> **Scripts that build objects**
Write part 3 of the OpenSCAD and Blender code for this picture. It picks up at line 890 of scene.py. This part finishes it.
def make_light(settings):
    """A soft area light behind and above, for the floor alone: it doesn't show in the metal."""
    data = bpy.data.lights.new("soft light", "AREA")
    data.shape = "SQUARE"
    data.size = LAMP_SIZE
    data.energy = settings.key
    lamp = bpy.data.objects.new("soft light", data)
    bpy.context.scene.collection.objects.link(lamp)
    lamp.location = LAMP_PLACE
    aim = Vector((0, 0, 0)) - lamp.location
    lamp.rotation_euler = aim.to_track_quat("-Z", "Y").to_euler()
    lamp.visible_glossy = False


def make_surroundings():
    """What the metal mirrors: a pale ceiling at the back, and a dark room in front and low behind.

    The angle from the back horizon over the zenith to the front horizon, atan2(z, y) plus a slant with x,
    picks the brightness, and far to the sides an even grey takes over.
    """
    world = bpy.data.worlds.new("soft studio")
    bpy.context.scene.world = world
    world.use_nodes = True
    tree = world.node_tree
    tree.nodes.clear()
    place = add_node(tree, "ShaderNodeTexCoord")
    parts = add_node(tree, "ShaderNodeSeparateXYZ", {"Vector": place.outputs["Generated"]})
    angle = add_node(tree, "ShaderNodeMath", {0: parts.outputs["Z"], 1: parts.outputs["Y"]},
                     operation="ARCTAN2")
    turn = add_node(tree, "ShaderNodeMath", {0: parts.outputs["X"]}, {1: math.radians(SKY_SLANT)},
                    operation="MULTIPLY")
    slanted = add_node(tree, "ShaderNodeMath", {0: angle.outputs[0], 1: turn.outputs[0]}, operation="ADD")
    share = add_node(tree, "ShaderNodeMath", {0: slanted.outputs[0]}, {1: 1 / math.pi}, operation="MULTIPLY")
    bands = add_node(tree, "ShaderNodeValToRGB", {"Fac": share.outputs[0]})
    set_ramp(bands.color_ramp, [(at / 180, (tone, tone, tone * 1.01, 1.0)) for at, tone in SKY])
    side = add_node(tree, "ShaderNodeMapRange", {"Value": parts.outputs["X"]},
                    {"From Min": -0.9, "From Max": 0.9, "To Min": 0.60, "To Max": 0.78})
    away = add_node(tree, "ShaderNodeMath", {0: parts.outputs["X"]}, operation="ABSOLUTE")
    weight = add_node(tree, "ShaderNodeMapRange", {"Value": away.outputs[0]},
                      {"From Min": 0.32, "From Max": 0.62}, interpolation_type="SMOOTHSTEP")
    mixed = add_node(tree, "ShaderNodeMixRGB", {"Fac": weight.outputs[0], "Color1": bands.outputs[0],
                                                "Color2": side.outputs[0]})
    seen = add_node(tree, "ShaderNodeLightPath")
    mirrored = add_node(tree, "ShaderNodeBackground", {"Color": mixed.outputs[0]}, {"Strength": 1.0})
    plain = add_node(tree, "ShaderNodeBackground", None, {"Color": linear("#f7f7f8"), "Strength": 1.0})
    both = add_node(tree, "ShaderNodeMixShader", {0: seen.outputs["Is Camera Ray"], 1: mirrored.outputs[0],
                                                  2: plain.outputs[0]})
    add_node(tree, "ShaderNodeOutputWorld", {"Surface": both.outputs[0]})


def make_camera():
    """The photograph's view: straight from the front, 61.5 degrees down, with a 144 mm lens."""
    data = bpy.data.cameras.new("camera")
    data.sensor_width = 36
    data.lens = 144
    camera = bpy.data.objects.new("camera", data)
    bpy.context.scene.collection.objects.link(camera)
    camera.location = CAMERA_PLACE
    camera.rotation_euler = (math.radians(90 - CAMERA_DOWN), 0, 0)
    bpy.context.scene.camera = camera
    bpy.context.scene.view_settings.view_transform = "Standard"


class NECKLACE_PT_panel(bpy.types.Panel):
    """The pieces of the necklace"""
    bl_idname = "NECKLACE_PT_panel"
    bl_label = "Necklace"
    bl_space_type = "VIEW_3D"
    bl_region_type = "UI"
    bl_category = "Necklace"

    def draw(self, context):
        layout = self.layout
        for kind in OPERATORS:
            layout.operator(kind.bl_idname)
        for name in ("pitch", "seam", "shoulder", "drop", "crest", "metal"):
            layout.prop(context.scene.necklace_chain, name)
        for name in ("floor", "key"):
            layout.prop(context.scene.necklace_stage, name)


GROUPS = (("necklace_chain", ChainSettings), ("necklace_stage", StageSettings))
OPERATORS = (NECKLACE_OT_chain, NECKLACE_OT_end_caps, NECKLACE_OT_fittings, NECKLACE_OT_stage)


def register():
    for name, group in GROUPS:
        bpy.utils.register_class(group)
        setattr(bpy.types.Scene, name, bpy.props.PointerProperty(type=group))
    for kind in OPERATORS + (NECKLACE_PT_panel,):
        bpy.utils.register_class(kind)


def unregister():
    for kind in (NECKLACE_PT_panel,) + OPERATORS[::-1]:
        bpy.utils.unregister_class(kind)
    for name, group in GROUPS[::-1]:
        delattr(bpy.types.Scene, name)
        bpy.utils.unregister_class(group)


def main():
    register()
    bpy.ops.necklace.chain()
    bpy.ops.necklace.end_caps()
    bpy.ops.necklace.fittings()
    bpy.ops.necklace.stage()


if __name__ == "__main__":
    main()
==
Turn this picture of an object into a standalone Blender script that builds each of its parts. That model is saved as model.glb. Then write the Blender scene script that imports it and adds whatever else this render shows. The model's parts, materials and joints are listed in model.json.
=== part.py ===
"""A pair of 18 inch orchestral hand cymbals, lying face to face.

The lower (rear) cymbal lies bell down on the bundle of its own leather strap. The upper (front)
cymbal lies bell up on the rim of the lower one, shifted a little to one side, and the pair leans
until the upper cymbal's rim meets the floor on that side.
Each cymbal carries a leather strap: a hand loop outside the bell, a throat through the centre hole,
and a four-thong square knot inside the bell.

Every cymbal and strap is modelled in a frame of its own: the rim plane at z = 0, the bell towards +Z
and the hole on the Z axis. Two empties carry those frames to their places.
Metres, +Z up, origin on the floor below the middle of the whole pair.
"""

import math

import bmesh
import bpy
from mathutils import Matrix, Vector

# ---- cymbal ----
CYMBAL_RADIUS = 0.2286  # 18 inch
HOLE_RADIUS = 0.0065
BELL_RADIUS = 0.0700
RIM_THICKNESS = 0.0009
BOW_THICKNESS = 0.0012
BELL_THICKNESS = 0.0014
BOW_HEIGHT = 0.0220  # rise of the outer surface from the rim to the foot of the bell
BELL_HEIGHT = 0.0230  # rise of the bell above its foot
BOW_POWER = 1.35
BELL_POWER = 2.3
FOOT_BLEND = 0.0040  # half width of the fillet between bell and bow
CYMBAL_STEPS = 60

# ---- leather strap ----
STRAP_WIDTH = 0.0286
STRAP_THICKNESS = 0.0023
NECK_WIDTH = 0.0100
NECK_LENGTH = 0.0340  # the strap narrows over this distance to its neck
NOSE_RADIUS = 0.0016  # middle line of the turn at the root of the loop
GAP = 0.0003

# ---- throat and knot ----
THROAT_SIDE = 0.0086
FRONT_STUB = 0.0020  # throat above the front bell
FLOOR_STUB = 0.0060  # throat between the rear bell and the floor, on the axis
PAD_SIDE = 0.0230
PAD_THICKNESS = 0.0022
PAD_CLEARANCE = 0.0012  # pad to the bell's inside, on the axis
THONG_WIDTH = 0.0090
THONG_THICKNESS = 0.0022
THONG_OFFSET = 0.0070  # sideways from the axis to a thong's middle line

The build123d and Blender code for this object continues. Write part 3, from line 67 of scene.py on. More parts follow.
...
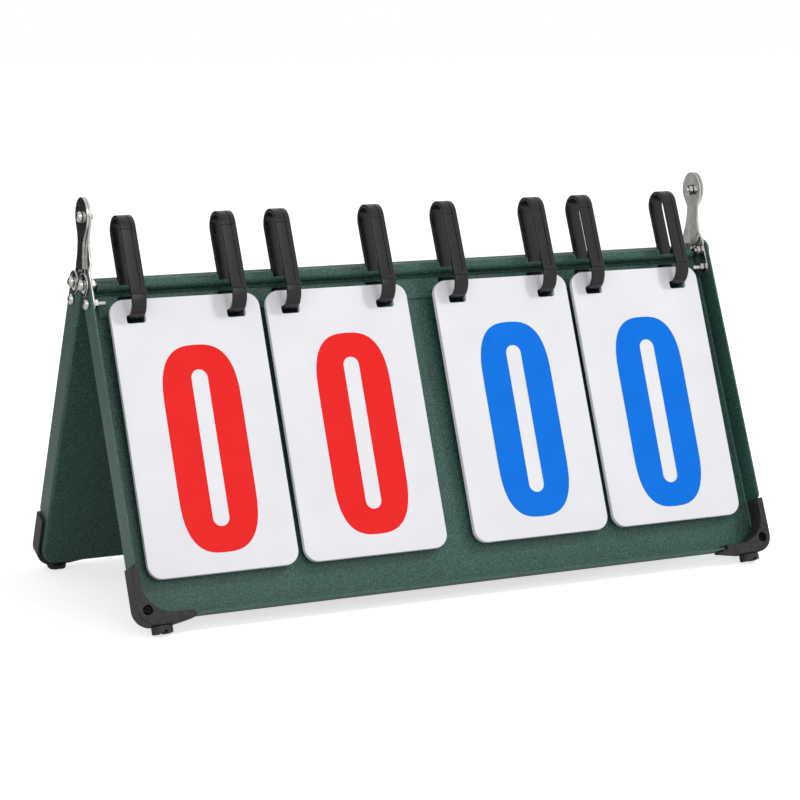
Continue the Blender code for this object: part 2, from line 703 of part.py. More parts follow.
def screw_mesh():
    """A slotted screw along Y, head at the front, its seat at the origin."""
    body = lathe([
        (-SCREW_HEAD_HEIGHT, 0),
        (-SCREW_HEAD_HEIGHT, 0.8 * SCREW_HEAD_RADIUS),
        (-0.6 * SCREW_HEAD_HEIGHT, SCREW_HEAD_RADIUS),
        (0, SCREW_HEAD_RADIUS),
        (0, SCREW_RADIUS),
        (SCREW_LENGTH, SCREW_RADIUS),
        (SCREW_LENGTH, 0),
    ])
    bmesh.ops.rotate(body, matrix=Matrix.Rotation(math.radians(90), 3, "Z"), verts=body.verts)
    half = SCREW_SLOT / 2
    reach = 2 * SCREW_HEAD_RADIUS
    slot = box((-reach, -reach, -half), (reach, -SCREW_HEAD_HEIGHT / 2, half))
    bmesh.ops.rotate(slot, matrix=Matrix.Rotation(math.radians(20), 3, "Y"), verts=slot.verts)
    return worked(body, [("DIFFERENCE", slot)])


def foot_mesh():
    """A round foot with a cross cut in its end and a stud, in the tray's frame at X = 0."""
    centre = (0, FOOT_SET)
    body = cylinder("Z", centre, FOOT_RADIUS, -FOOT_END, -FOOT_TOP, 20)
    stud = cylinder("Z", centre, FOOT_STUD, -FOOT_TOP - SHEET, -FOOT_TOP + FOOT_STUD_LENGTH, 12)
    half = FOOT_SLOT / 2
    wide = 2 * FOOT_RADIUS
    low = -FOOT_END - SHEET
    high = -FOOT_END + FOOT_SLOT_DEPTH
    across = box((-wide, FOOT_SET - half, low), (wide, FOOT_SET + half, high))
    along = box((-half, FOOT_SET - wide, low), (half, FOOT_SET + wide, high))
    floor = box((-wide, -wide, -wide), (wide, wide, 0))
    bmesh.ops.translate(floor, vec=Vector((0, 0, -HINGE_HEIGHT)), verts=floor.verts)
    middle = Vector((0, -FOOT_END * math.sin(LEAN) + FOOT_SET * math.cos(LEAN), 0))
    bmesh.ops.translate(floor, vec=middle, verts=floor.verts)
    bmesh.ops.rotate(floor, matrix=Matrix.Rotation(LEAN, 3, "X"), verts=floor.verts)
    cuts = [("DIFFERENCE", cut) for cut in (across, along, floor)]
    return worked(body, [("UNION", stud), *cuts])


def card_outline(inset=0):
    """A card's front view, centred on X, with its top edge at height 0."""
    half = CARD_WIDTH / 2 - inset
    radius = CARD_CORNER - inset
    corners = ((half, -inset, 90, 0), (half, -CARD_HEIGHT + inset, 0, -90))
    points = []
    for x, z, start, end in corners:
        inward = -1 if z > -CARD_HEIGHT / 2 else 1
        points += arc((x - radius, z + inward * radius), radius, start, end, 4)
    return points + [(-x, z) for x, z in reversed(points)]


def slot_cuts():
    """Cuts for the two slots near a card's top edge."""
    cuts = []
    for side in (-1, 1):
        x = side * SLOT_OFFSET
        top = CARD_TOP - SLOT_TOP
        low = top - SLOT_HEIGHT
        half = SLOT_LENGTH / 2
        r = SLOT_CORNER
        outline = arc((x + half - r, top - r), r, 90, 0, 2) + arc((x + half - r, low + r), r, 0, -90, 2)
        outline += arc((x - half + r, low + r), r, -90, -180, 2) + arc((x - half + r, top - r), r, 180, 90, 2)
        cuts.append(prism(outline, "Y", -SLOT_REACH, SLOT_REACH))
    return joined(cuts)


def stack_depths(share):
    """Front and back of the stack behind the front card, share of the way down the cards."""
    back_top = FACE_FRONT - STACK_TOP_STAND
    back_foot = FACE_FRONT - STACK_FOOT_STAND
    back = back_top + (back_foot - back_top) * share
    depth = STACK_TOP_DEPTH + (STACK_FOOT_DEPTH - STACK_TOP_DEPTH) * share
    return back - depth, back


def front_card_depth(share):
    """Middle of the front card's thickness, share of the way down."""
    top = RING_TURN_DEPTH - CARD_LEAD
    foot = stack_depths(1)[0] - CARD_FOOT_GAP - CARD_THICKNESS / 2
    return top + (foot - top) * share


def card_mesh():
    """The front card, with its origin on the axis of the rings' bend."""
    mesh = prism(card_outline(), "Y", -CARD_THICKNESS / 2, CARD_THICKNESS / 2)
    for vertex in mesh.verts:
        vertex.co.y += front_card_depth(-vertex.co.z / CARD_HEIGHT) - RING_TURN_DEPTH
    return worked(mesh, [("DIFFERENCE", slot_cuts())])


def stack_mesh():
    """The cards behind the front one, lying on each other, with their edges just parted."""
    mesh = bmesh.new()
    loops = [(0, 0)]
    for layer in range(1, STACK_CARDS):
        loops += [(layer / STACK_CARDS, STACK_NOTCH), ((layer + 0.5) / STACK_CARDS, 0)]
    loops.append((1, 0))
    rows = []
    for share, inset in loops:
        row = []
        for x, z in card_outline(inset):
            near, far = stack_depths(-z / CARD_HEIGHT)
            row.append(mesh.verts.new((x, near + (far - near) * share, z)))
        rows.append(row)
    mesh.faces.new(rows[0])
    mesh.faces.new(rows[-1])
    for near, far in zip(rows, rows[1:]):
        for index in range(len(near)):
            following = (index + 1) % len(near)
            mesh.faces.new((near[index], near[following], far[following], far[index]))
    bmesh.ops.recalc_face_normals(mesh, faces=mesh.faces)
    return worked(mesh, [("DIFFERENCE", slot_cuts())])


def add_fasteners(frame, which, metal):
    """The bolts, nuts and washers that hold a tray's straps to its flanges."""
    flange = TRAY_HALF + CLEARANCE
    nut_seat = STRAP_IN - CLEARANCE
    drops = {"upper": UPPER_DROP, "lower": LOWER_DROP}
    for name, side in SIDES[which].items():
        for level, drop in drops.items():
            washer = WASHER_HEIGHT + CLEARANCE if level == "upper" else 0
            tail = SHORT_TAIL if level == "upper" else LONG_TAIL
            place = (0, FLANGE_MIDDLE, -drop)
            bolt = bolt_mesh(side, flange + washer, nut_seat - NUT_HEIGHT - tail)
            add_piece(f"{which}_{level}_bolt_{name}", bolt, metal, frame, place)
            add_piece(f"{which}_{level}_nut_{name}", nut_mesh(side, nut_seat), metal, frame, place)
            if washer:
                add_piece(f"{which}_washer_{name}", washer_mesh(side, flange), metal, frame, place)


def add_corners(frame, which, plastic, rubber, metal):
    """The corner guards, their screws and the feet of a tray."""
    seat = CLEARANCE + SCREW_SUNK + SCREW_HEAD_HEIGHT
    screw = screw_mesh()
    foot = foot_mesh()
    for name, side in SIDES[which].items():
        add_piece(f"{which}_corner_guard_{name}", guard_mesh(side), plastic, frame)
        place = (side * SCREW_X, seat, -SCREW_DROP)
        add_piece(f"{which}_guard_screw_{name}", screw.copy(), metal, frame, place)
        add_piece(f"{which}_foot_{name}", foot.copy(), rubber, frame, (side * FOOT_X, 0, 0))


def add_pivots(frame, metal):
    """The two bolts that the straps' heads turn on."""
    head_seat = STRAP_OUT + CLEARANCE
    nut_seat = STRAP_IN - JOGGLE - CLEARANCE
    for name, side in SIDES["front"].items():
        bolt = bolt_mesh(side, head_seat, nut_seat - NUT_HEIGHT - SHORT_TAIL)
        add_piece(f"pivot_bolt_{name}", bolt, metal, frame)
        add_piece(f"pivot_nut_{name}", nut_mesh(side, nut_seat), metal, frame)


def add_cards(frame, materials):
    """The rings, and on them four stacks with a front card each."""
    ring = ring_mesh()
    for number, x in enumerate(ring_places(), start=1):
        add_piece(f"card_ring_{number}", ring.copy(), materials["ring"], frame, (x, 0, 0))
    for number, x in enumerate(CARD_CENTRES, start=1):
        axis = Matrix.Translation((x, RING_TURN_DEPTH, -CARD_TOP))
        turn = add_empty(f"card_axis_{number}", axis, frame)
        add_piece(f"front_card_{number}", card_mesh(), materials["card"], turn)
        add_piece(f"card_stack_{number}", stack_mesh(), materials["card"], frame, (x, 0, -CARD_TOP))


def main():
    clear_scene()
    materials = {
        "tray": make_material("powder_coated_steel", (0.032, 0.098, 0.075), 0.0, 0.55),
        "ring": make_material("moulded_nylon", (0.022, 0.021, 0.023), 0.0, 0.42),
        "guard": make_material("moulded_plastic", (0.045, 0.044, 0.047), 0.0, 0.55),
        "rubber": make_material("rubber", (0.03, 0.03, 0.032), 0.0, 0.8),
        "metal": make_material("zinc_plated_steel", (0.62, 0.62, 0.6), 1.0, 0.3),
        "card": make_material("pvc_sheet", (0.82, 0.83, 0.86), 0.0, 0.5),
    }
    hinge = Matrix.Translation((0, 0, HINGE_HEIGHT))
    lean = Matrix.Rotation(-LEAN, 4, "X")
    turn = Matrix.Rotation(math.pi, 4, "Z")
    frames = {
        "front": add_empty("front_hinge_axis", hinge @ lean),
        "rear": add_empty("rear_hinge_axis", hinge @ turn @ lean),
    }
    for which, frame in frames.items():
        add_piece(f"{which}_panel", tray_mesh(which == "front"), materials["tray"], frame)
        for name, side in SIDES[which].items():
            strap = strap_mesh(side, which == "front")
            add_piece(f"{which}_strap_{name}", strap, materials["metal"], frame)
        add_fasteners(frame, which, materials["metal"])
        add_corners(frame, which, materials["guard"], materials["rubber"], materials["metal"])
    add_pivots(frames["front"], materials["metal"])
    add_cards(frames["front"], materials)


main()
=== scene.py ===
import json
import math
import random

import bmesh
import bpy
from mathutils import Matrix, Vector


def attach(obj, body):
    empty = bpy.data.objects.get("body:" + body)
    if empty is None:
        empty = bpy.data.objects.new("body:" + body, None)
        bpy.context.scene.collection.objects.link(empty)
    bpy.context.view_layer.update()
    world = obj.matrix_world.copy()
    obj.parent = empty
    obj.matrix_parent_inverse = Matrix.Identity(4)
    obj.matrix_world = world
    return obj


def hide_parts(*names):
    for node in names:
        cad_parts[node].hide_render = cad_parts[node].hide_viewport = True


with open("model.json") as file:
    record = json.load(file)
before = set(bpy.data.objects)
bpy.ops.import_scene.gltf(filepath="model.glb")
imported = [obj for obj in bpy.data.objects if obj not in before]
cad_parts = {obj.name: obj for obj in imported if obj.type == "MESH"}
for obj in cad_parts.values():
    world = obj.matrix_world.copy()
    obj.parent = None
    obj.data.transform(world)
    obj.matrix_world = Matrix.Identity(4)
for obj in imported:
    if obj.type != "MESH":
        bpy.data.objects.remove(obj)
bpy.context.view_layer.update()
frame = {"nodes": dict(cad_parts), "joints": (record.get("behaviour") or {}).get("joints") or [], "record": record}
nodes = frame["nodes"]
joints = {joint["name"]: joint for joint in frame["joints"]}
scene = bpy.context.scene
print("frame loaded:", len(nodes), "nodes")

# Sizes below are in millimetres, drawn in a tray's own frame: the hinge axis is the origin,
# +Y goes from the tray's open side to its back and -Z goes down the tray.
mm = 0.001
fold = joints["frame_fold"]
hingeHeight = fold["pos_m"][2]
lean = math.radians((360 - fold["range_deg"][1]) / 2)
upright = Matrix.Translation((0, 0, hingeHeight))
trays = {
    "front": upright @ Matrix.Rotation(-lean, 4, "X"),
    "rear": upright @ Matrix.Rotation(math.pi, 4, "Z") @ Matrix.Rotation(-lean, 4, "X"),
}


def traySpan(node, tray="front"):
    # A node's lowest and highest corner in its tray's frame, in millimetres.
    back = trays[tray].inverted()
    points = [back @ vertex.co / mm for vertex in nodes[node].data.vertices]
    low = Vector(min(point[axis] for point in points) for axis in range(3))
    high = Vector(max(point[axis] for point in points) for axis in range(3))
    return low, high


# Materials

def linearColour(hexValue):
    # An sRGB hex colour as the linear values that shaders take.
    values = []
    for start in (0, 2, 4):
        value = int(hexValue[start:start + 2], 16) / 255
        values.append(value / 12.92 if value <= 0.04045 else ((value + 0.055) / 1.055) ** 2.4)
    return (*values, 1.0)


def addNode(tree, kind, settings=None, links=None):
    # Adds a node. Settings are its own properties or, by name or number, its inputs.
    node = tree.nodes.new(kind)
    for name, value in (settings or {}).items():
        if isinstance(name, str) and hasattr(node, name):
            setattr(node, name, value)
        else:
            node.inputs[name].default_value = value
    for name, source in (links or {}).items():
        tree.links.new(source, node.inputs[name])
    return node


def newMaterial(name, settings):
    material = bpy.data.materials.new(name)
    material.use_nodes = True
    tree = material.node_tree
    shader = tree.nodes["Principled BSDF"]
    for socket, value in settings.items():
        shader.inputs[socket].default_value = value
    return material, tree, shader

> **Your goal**
What is wanted is an exact copy of the lines from the line containing "Write part 3 of" to the line containing "and low behind.", both lines included, and of no other line.

> **Result**
Write part 3 of the OpenSCAD and Blender code for this picture. It picks up at line 890 of scene.py. This part finishes it.
def make_light(settings):
    """A soft area light behind and above, for the floor alone: it doesn't show in the metal."""
    data = bpy.data.lights.new("soft light", "AREA")
    data.shape = "SQUARE"
    data.size = LAMP_SIZE
    data.energy = settings.key
    lamp = bpy.data.objects.new("soft light", data)
    bpy.context.scene.collection.objects.link(lamp)
    lamp.location = LAMP_PLACE
    aim = Vector((0, 0, 0)) - lamp.location
    lamp.rotation_euler = aim.to_track_quat("-Z", "Y").to_euler()
    lamp.visible_glossy = False


def make_surroundings():
    """What the metal mirrors: a pale ceiling at the back, and a dark room in front and low behind.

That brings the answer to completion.